Writing precise, constraint-loaded prompts is the new typing. A vibe coding school spends real time on it: rewriting vague prompts into specific ones, learning where ambiguity costs the most, drilling the difference between intent and instruction.

Diff fluency

Reading diffs faster than you write code. This is a deliberate, practicable skill. Schools that teach it produce graduates who don't get buried in their own agent's output.

Production guardrails

Hooks, plan mode, approval gates, project memory. The safety stack that lets you move fast without shipping disasters. Most YouTube content skips this; a credible vibe coding school does not.

Multi-agent operation

By graduation, students have operated more than one agent, ideally across more than one shape — CLI, IDE, orchestrator. Single-tool graduates struggle when the team adopts a different agent.

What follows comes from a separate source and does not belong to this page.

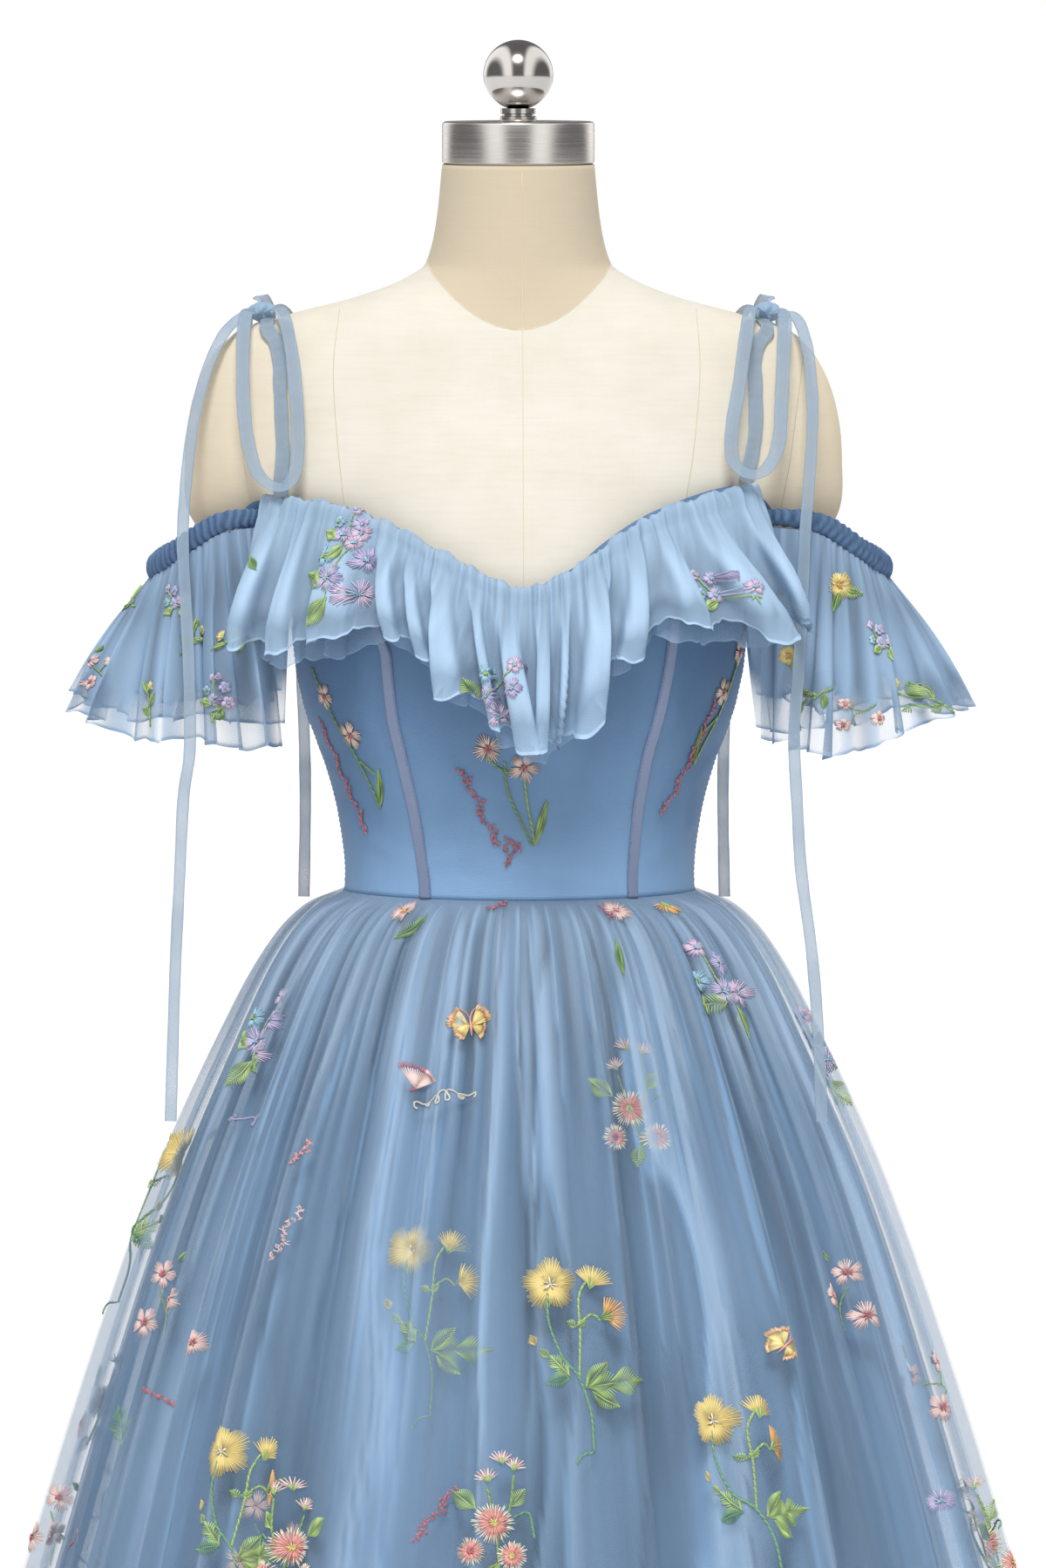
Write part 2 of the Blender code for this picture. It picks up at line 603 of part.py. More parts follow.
def build_sleeve(side, mirror, band_cloth, tulle, parts):
    """One off-shoulder sleeve: a gathered elastic band round the arm and two flounces below it."""

    def placed(point):
        return Vector((point[0] * mirror, point[1], point[2]))

    def away(centre):
        return Vector((centre.x - ARM_CENTRE[0] * mirror, centre.y - ARM_CENTRE[1], 0.0)).normalized()

    lift = EASE + CHEST_EASE + BODICE_WALL + 3.0 * SEAM_GAP + BAND_THICKNESS / 2.0
    ends = [(math.radians(angle) * mirror, height) for angle, height in (BAND_START, BAND_END)]
    start, end = [torso_point(angle, height, lift) for angle, height in ends]
    middle = [placed((x, y, WAIST_HEIGHT + height)) for x, y, height in BAND_ROUTE]
    centres = spline([start] + middle + [end], BAND_POINTS)
    faces = [away(centre) for centre in centres]
    for index, place in ((0, ends[0]), (-1, ends[1])):
        faces[index] = (centres[index] - torso_base(*place)) * Vector((1.0, 1.0, BAND_END_TILT))
    edges = ribbon_rows(centres, [BAND_WIDTH] * len(centres), faces)
    cloth("sleeve_band_" + side, edges, BAND_THICKNESS, 0.0, band_cloth, parts)

    lower = [row[0] if row[0].z < row[1].z else row[1] for row in edges]
    hem = [placed((x, y, WAIST_HEIGHT + height)) for x, y, height in HEM_ROUTE]
    below = Vector((0.0, 0.0, -BAND_GAP))

    def flounce(name, folds, length, inset, spread, depth, steps):
        rows = [[] for step in range(steps + 1)]
        for place, wave, sway in fold_columns(folds, 0.0, 1.0, FOLD_POINTS):
            top = sample(lower, place) + below
            foot = sample(hem, place)
            outward = away((top + foot) / 2.0)
            for step in range(steps + 1):
                share = step / steps
                drop = share * length
                bulge = FLOUNCE_BULGE * math.sin(math.pi * drop)
                ripple = depth * wave * (FLOUNCE_FOLD_AT_BAND + (1.0 - FLOUNCE_FOLD_AT_BAND) * share)
                reach = bulge + ripple - inset - spread * share
                rows[step].append(top.lerp(foot, drop) + outward * reach)
        cloth(name, rows, TULLE_WALL, 0.0, tulle, parts)

    flounce("sleeve_flounce_" + side, FLOUNCE_FOLDS, 1.0, -FLOUNCE_OUTSET, 0.0, FLOUNCE_FOLD_DEPTH, 3)
    flounce("sleeve_flounce_under_" + side, FLOUNCE_UNDER_FOLDS, FLOUNCE_UNDER_LENGTH,
            FLOUNCE_UNDER_INSET, FLOUNCE_UNDER_SPREAD, FLOUNCE_UNDER_DEPTH, 2)


def knot_centre(mirror):
    """Centre of a shoulder knot, resting on the form's shoulder line."""
    return torso_point(-math.pi / 2.0 * mirror, KNOT_HEIGHT, KNOT_LIFT)


def build_knot(side, mirror, tulle, parts):
    """The knot of a shoulder tie, a flattened ball of cloth."""
    bpy.ops.mesh.primitive_uv_sphere_add(segments=12, ring_count=7, radius=1.0, location=knot_centre(mirror))
    knot = bpy.context.object
    knot.name = "tie_knot_" + side
    knot.scale = KNOT_SIZE
    for collection in list(knot.users_collection):
        collection.objects.unlink(knot)
    parts.objects.link(knot)
    knot.data.materials.append(tulle)
    knot.data.shade_smooth()


def beside_knot(mirror, towards):
    """The point a seam gap outside a knot, on the way from its centre towards a point."""
    centre = knot_centre(mirror)
    way = (towards - centre).normalized()
    reach = 1.0 / math.sqrt(sum((part / size) ** 2 for part, size in zip(way, KNOT_SIZE)))
    return centre + way * (reach + 2.0 * SEAM_GAP)


def ribbon_widths(count, narrow_start, narrow_end):
    """Width of a ribbon at each point, gathered small where it runs into a knot."""
    taper = 3
    widths = []
    for index in range(count):
        from_start = smooth_step(0, taper, index) if narrow_start else 1.0
        from_end = smooth_step(0, taper, count - 1 - index) if narrow_end else 1.0
        widths.append(RIBBON_NECK + (RIBBON_WIDTH - RIBBON_NECK) * min(from_start, from_end))
    return widths


def strap(name, route, tulle, parts):
    """A strap lying on the form from the bodice's edge up to its knot."""
    count = 2 * len(route) - 1
    places = spline([Vector((math.radians(angle), height, 0.0)) for angle, height in route], count)
    centres = [torso_point(place.x, place.y, STRAP_LIFT) for place in places]
    faces = [centre - torso_base(place.x, place.y) for centre, place in zip(centres, places)]
    rows = ribbon_rows(centres, ribbon_widths(count, False, True), faces)
    cloth(name, rows, RIBBON_WALL, 0.0, tulle, parts)


def bow_ribbon(name, route, ends_in_knot, tulle, parts):
    """A loop or a tail of a bow, hanging free from its knot."""
    mirror = 1.0 if name.endswith("left") else -1.0
    points = [Vector((x, y, WAIST_HEIGHT + height)) for x, y, height in route]
    points.insert(0, beside_knot(mirror, points[0]))
    if ends_in_knot:
        points.append(beside_knot(mirror, points[-1]))
    count = 2 * len(points) - 1
    outward = Vector((0.0, -1.0 if "front" in name else 1.0, 1.0))
    rows = ribbon_rows(spline(points, count), ribbon_widths(count, True, ends_in_knot), [outward] * count)
    cloth(name, rows, RIBBON_WALL, 0.0, tulle, parts)


def build_ties(tulle, parts):
    """Shoulder ties: on each side a knot, two straps, and a bow with a loop and a tail front and back."""
    loops, tails = dict(LOOP_ROUTES), dict(TAIL_ROUTES)
    for routes, name in ((loops, "tie_loop_back"), (tails, "tie_tail_back")):
        across = 2.0 * SHOULDER_SHIFT
        routes[name + "_right"] = tuple((across - x, y, height) for x, y, height in routes[name + "_left"])
    for side, mirror in (("left", 1.0), ("right", -1.0)):
        build_knot(side, mirror, tulle, parts)
    for name, route in STRAP_ROUTES.items():
        strap(name, route, tulle, parts)
    for name, route in loops.items():
        bow_ribbon(name, route, True, tulle, parts)
    for name, route in tails.items():
        bow_ribbon(name, route, False, tulle, parts)


def skirt_outline(angle, drop, inset):
    """A point of the skirt's outline at a drop, moved in at right angles to its slope."""
    step = 0.002
    upper, lower = max(drop - step, 0.0), min(drop + step, SKIRT_LENGTH)
    half_width = read(SKIRT, "drop", drop, "half_width")
    widening = read(SKIRT, "drop", lower, "half_width") - read(SKIRT, "drop", upper, "half_width")
    slope = widening / (lower - upper) if drop > 0.0 else WAIST_LEAN
    across = 1.0 / math.sqrt(1.0 + slope * slope)
    width = half_width - inset * across
    depth = half_width * read(SKIRT, "drop", drop, "roundness") - inset * across
    height = WAIST_HEIGHT + WAIST_LAP - drop - inset * across * slope
    return Vector((width * math.sin(angle), -depth * math.cos(angle), height))


def build_skirt(tulle, lining, parts):
    """Three skirt layers, each a front and a back panel, nested by the depth of their folds."""
    half_turn = math.pi / 2.0
    inset, folds_outside = 0.0, 0.0
    for layer in SKIRT_LAYERS:
        paint = lining if layer["name"] == "skirt_lining" else tulle
        for panel, start, end in (("front", -half_turn, half_turn), ("back", half_turn, 3.0 * half_turn)):
            columns = fold_columns(layer["half_folds"], start, end, FOLD_POINTS)
            rows = []
            for drop in layer["drops"]:
                fold = read(SKIRT, "drop", drop, "fold")
                seam = SEAM_GAP / 2.0 / read(SKIRT, "drop", drop, "half_width")
                row = []
                for angle, wave, sway in columns:
                    angle = min(max(angle, start + seam), end - seam)
                    drift = FOLD_DRIFT * sway * drop / SKIRT_LENGTH
                    depth = inset + fold * (2.0 * folds_outside + layer["fold_share"] * (1.0 - wave))
                    row.append(skirt_outline(angle + drift, drop, depth))
                rows.append(row)
            cloth(layer["name"] + "_" + panel, rows, TULLE_WALL, -1.0, paint, parts)
        inset += TULLE_WALL + LAYER_GAP
        folds_outside += layer["fold_share"]


def box_mesh(name, size, centre):
    """A box of a size at a centre."""
    bm = bmesh.new()
    bmesh.ops.create_cube(bm, size=1.0)
    bmesh.ops.scale(bm, vec=size, verts=bm.verts)
    bmesh.ops.translate(bm, vec=centre, verts=bm.verts)
    mesh = bpy.data.meshes.new(name)
    bm.to_mesh(mesh)
    bm.free()
    return mesh


def join_to(piece, name, mesh, cutters):
    """Union a mesh, given in a piece's own frame, to the piece."""
    tool = bpy.data.objects.new(name, mesh)
    tool.parent = piece
    tool.hide_render = True
    tool.display_type = "WIRE"
    cutters.objects.link(tool)
    join = piece.modifiers.new(name, "BOOLEAN")
    join.operation = "UNION"
    join.solver = "EXACT"
    join.object = tool


def build_zip(tape_cloth, metal, parts, cutters):
    """Concealed zip's strip down the centre back, its slider, and the pull hinged between two lugs."""
    lift = EASE + BODICE_WALL + 2.0 * SEAM_GAP
    rows = []
    for share in BODICE_SHARES:
        height = ZIP_FOOT + (ZIP_TOP - ZIP_FOOT) * share
        half = ZIP_WIDTH / 2.0 / torso_base(math.pi / 2.0, height).x
        rows.append([torso_point(math.pi + turn * half, height, lift) for turn in (-1.0, 0.0, 1.0)])
    cloth("back_zip", rows, BODICE_WALL, 1.0, tape_cloth, parts)

    width, depth, height = SLIDER_SIZE
    face = torso_point(math.pi, SLIDER_HEIGHT, lift)
    slider = add_object("zip_slider", box_mesh("zip_slider", SLIDER_SIZE, (0.0, 0.0, 0.0)), metal, parts)
    slider.location = (face.x, face.y + depth / 2.0, face.z)
    lug_depth = LUG_REACH + depth / 2.0
    for name, turn in (("lug_left", -1.0), ("lug_right", 1.0)):
        place = (turn * (width - LUG_THICKNESS) / 2.0, lug_depth / 2.0, 0.0)
        join_to(slider, name, box_mesh(name, (LUG_THICKNESS, lug_depth, height / 2.0), place), cutters)

    eye = bmesh.new()
    bmesh.ops.create_cone(eye, cap_ends=True, segments=12, radius1=PULL_EYE_RADIUS, radius2=PULL_EYE_RADIUS,
                          depth=PULL_WIDTH, matrix=Matrix.Rotation(math.pi / 2.0, 4, "Y"))
    eye_mesh = bpy.data.meshes.new("zip_pull")
    eye.to_mesh(eye_mesh)
    eye.free()
    pull = add_object("zip_pull", eye_mesh, metal, parts)
    pull.location = slider.location + Vector((0.0, depth / 2.0 + PULL_AXIS_REACH, 0.0))
    tab_size = (PULL_WIDTH, PULL_THICKNESS, PULL_LENGTH)
    join_to(pull, "pull_tab", box_mesh("pull_tab", tab_size, (0.0, 0.0, -PULL_LENGTH / 2.0)), cutters)


def main():
    for old in list(bpy.data.objects):
        bpy.data.objects.remove(old, do_unlink=True)
    parts = bpy.data.collections.new("homecoming_dress")
    cutters = bpy.data.collections.new("join_tools")
    bpy.context.scene.collection.children.link(parts)
    bpy.context.scene.collection.children.link(cutters)

    linen = material("form_linen", (0.80, 0.74, 0.62), 0.85)
    steel = material("brushed_steel", (0.62, 0.61, 0.60), 0.28, 1.0)
    bodice_blue = material("bodice_blue", (0.20, 0.29, 0.45), 0.75)
    satin_blue = material("boning_satin", (0.20, 0.24, 0.40), 0.40)
    tulle_blue = material("tulle_blue", (0.24, 0.37, 0.58), 0.80)
    lining_blue = material("lining_blue", (0.17, 0.27, 0.44), 0.75)
    band_blue = material("band_blue", (0.10, 0.17, 0.30), 0.80)
    zip_blue = material("zip_blue", (0.16, 0.24, 0.38), 0.60)
    zip_metal = material("zip_metal", (0.30, 0.38, 0.52), 0.35, 0.6)

    build_form(linen, parts)
    build_stand(steel, parts)
    build_bodice(bodice_blue, parts)
    build_channels(satin_blue, parts)
    build_ruffle(tulle_blue, parts)
    build_sleeve("left", 1.0, band_blue, tulle_blue, parts)
    build_sleeve("right", -1.0, band_blue, tulle_blue, parts)
    build_ties(tulle_blue, parts)
    build_skirt(tulle_blue, lining_blue, parts)
    build_zip(zip_blue, zip_metal, parts, cutters)


main()
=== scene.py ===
"""Looks of a blue homecoming dress on its linen dress form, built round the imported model.

Metres, +Z up, the wearer's front faces -Y. Heights are measured up from the waist seam, drops down
from it, and angles run round the body from the centre front, positive towards +X.
"""

import math
import random

import bpy
import numpy as np
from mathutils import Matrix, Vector
from mathutils.bvhtree import BVHTree


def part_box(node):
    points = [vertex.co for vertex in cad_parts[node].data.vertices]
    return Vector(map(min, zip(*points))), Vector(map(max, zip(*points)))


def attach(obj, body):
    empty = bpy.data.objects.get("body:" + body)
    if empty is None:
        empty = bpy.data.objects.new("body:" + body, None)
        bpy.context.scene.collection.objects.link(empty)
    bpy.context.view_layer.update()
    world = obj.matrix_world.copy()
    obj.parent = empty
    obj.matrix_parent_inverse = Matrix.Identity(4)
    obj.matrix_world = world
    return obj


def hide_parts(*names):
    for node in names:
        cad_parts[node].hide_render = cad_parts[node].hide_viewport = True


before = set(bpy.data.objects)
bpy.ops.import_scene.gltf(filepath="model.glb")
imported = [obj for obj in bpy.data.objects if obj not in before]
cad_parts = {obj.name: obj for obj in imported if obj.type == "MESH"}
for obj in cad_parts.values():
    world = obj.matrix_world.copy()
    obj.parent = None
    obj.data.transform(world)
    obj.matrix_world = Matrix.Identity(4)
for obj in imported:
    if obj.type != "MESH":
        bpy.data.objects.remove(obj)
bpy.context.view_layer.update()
BODY = "dress"
PULL_BODY = "zip_pull"

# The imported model's own places and sizes
WAIST_HEIGHT = 1.030
SKIRT_LENGTH = 0.580
SEAM_GAP = 0.0003
EASE = 0.0021
CHEST_EASE = 0.0024
BODICE_WALL = 0.0012
BASE_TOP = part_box("stand_base")[1].z
BASE_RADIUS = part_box("stand_base")[1].x
POLE_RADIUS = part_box("stand_pole")[1].x
FORM_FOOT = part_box("form_torso")[0].z
CAP_LOW, CAP_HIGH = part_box("form_neck_cap")
STEM_LOW, STEM_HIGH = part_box("form_stem")
BALL_LOW, BALL_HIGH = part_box("form_finial_ball")
NECK_AXIS_X = (CAP_LOW.x + CAP_HIGH.x) / 2.0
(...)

What it deliberately doesn't teach

  • Three weeks of HTML/CSS basics. Anyone in this market already has them or can pick them up in a weekend.
  • LeetCode-style algorithm grinding. The agent handles algorithmic implementation; you handle decisions.
  • A second-tier framework no employer asks about. Stick to what the market actually uses.
  • Anything about "AI replacing developers." The school is preparing you for the job, not the news cycle.

What graduates walk away with

  1. A shipped capstone — a real, deployed application, not a tutorial.
  2. Three agents operated at fluency, with one as their daily driver.
  3. A project-memory template they reuse on every codebase.
  4. Diff-reading speed that exceeds their hand-typing speed.
  5. A portfolio that looks like a working engineer's, not a student's.

Five red flags when evaluating one

  • The curriculum still spends weeks on syntax basics. That's 2014 content with 2026 framing.
  • AI is a "module," not the spine. If agentic tools aren't woven through every week, you're getting a bootcamp with a bonus chapter.
  • Capstone is a CRUD app. Real graduates ship to real users.
  • No mention of project memory, plan mode, or specific agent names. The tools are the curriculum.
  • Job-guarantee marketing without published outcomes. Curriculum first, jobs talk later.

Why this model will outlast the bootcamp

The bootcamp model worked because the bottleneck was supply — companies needed more syntax-typers. That bottleneck is gone. The new bottleneck is operators: people who can wield an agent reliably, write specs that the agent can act on, and review work fast enough to keep up with what the agent produces.

Vibe coding schools are built around that new bottleneck. As long as the bottleneck exists, so will the schools.